One of the things that freaks me out is that Second Life [an online game virtual world that mirrors real life] stuff. It is the most horrible game I have ever seen. It's just a really worse version of capitalist society today. Everyone is just buying and selling all this real estate in the game -- and I would never play that, because it's exactly the opposite of what drove me to gaming in the first place. I think that with this book I was trying to point out -- with my characters -- that they were escaping to the Realm because they felt that they could be leaders, because something kind of came in their way and prevented them from being in charge of their own lives. Xerxes spent all this time creating these programs for this company and the company went under, through things he had no control over. Here's Gek-Lin, this 14-year-old orphan, and she's forced to live in this orphanage with this scummy guy, but she can be this powerful man in this virtual world.

What do you think makes Portland receptive to this kind of book? Is it our view of society?

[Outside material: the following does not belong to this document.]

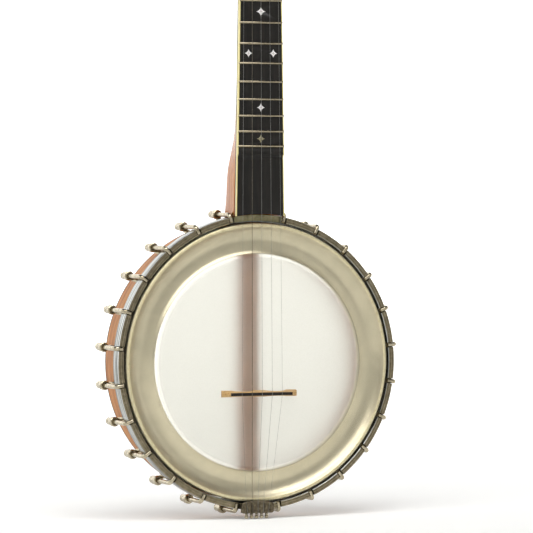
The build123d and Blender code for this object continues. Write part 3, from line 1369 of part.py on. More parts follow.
for step, number in enumerate((4, 3, 2, 1), start=1):
    radius = STRING_RADII[step]
    place = PEG_PLACES[step - 1]
    wrap_radius = POST_R + WRAP_GAP + radius
    inner = 1 if place[0] < 0 else -1
    points = string_route(step, radius)
    nut_x = string_at_nut_x[step - 1]
    points.append((nut_x, NUT_STRING_Y, NUT_Z))
    points.append((nut_x, NUT_STRING_Y, NUT_Z + NUT_LENGTH - 0.4))
    points.append(tuple(peghead_point(place[0] + inner * wrap_radius, place[1], WRAP_LIFT)))
    string = make_string(
        step, radius, points, [0.5, 4, 8, 40, 3], on_peghead(place, WRAP_LIFT), wrap_radius)
    string.part.label = f"string_{number}"
    export_step(string.part, f"parts/string_{number}.step")

wrap_radius = POST_R + WRAP_GAP + STRING_RADII[0]
wrap_x = fifth_post_x - 2.6
points = string_route(0, STRING_RADII[0])
points.append((PIP_X, PIP_STRING_Y, PIP_Z + PIP_R + 0.5))
points.append((FIFTH_SIDE_X - 0.5, PIP_STRING_Y + 0.3, PIP_Z + 6.5))
points.append((wrap_x, FIFTH_PEG_Y - wrap_radius, FIFTH_PEG_Z))
string = make_string(
    0, STRING_RADII[0], points, [0.5, 4, 8, 0.8, 0.8], fifth_peg_plane(wrap_x), wrap_radius)
string.part.label = "string_5"
export_step(string.part, "parts/string_5.step")
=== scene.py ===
import math

import bpy
from bpy.props import FloatProperty, FloatVectorProperty, IntProperty, PointerProperty
from mathutils import Matrix, Vector


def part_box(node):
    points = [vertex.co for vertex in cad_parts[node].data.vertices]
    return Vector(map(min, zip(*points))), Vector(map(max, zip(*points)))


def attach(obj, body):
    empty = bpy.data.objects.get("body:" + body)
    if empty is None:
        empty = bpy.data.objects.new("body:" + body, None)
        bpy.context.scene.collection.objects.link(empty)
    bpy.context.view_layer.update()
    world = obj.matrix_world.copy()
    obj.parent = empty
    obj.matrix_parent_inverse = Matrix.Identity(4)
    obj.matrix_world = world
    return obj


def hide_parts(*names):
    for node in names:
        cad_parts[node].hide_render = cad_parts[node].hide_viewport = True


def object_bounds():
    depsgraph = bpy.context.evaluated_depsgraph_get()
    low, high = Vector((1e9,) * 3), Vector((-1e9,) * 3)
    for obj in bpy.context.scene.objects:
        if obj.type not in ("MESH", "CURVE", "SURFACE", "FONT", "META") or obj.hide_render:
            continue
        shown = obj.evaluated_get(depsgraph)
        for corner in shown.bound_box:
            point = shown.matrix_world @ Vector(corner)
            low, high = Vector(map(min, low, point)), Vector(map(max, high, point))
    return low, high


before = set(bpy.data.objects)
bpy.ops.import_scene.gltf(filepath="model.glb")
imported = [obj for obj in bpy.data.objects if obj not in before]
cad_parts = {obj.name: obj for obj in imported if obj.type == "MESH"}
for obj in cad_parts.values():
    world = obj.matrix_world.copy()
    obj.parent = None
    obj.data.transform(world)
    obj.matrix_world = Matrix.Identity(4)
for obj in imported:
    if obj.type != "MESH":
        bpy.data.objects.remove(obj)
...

I've lived here for two and a half years now, and I came here from the Bay Area. I was driven to Portland because it was -- at the time, anyway -- a very cheap place to live and had a really strong support for artists and writers. But even so, one of things people don't realize that's so cool about Portland is that the corporate taxes are so high that none of the corporations can get in here. Some people complain about there being no jobs, but for me that's absolutely lovely, because it keeps away the sort of lemming-like people who would take these corporate jobs and make good money and screw over the artist types who are trying to do their own thing. As far as this book -- it's funny, because when I wrote it, it was a Bay Area book, and even somewhat about Phoenix, when I was doing readings there. But being here in Portland, I think it fits into this city, too. I think my characters are trying to create something outside the norm. Certainly I get the feeling people in Portland are trying to do that.

Did you live in Arizona?

My parents live in Arizona. So when I was writing this I lived in the basement of their house.

Just like your character, Xerxes -- he moves back home after his dot-com company goes bankrupt. Is there a similarity between Xerxes and yourself?

Well, no... but he's more me than the other characters, kind of obviously. I was never as a dark and disturbed as he was. And also, you know, I was really using the game to write the novel, so [the game] had more of an outside purpose for me than it did for him.

Is the Realm based on World of Warcraft [the world's leading subscription-based MMORPG]?

I played a game called Utopia. It's a really weird sort of text-based Web game that has a very strange insular culture. It's not broad, I guess is what I'm saying. Maybe 20,000 or 30,000 players compared to World of Warcraft, which is worldwide. [Utopia] is a crazy game because it's time-based, so it never ends. At 4 in the morning, shit was happening in your kingdom and if you were one of those people who was totally committed, you were awake at 4 in the morning.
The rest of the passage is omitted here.